I'll update value size of .percpu maps to match __aligned(8) size, and
add '__aligned(8)' to the generated .percpu types.

>>
>> The doc[0] does not provide a good practice for this case.
>>
>> [0] https://docs.kernel.org/bpf/map_array.html#bpf-map-type-percpu-array
>>
>>>>
>>>>> And for that array access, we should make sure that it's __aligned(8),
>>>>> so indexing by CPU index works correctly.
>>>>>
>>>>
>>>> Ack.
>>>>
>>>>> Also, you define per-CPU variable as int, but here it is u64, what's
>>>>> up with that?
>>>>>
>>>>
>>>> Like __aligned(8), it's to make sure 8-bytes aligned. It's better to use
>>>> __aligned(8).
>>>
>>> It's hacky, and it won't work correctly on big-endian architectures.
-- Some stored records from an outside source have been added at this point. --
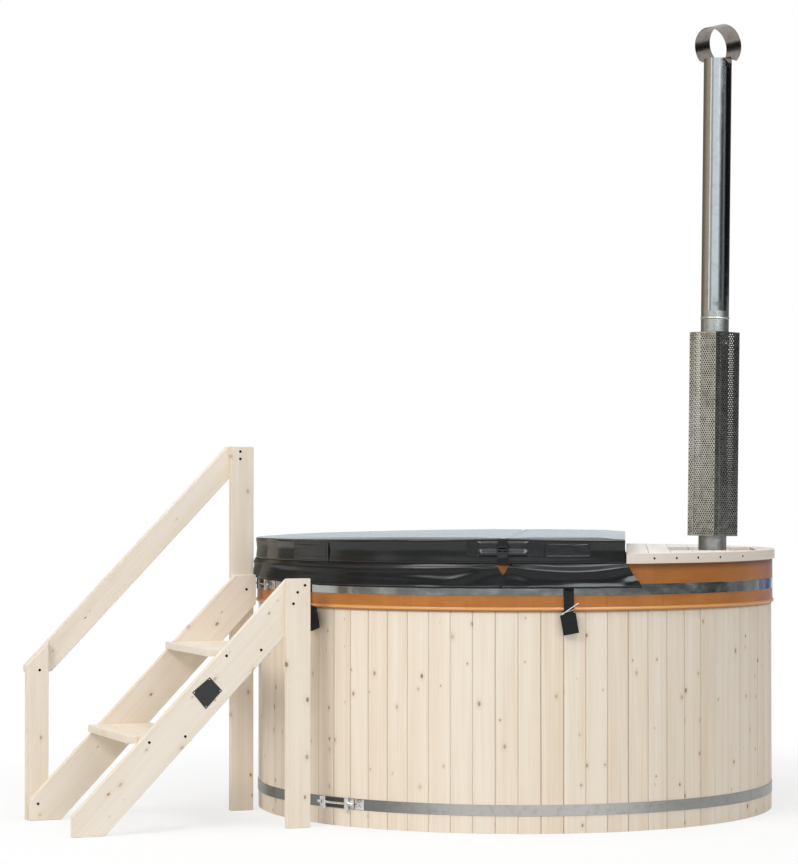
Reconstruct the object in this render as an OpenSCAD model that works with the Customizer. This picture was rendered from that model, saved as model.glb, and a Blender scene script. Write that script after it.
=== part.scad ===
// Round wooden hot tub with a stove standing in the water, its chimney and heat
// guard, a folding padded cover, a wooden stove lid and free-standing stairs.
// Millimetres. The origin is on the floor, on the tub's axis; +X points to the
// chimney, -Y to the side with the stairs' near stringer, +Z up.

/* [Cladding] */
// Radius over the board corners
clad_r = 997; // [900:1:1100]
// Number of tongue-and-groove boards round the tub
board_n = 77; // [48:1:96]
// Board thickness
board_t = 18; // [14:1:28]
// Turn of the first joint between boards
seam_a = -91.6; // [-95:0.1:-85]
// Length of a tongue
tongue_l = 6; // [3:0.5:8]
// Thickness of a tongue
tongue_t = 5; // [3:0.5:6]
// Bevel along each outer board edge
bevel = 2.5; // [1:0.5:4]
// Open joint between two boards
joint_gap = 0.4; // [0.2:0.1:1]

/* [Base] */
// Height of a floor bearer
bearer_h = 45; // [35:1:70]
// Width of a floor bearer
bearer_w = 70; // [45:1:95]
// Spacing of the bearers
bearer_pitch = 380; // [250:5:420]
// Thickness of the round deck
deck_t = 21; // [15:1:30]
// Thickness of the two rings that stiffen the wall
ring_t = 18; // [12:1:24]
// Heights of the two rings, as shares of the tub's height
ring_share = [0.345, 0.721]; // [0.2:0.001:0.78]

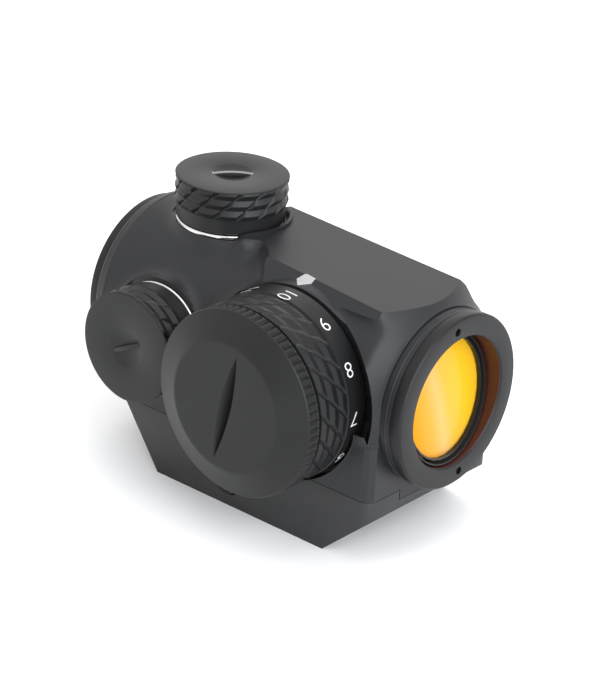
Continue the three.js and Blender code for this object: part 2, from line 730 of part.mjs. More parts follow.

>>> But you shouldn't need that if we have a struct representing this
>>> .percpu memory image. Just make sure that struct has 8 byte alignment
>>> (from bpftool side during skeleton generation, probably).
>>>
>>> [...]
>>>
>>>>> at least one of BPF programs (don't remember which one, could be
>>>>> raw_tp) supports specifying CPU index to run on, it would be nice to
>>>>> loop over CPUs, triggering BPF program on each one and filling per-CPU
>>>>> variable with current CPU index. Then we can check that all per-CPU
>>>>> values have expected values.
>>>>>
>>>>
>>>> Do you mean prog_tests/perf_buffer.c::trigger_on_cpu()?
>>>>
>>>
>>> No, look at `cpu` field of `struct bpf_test_run_opts`. We should have
>>> a selftest using it, so you can work backwards from that.
>>>
>>
>> By referencing raw_tp, which uses `opts.cpu`, if use it to test global
>> percpu data, it will fail to test on non-zero CPU, because
>> bpf_prog_test_run_skb() disallows setting `opts.cpu`.
>>
>> Then, when `setaffinity` like perf_buffer.c::trigger_on_cpu(), it's OK
>> to run the adding selftests on all CPUs.
>>
>> So, should I use `setaffinity` or change the bpf prog type from tc to
>> raw_tp to use `opts.cpu`?
> 
> Is it a problem to use raw_tp (we do it a lot)? If not, I'd go with
> raw_tp and opts.cpu.
> 

There's no problem to use raw_tp. Let us use raw_tp and opts.cpu.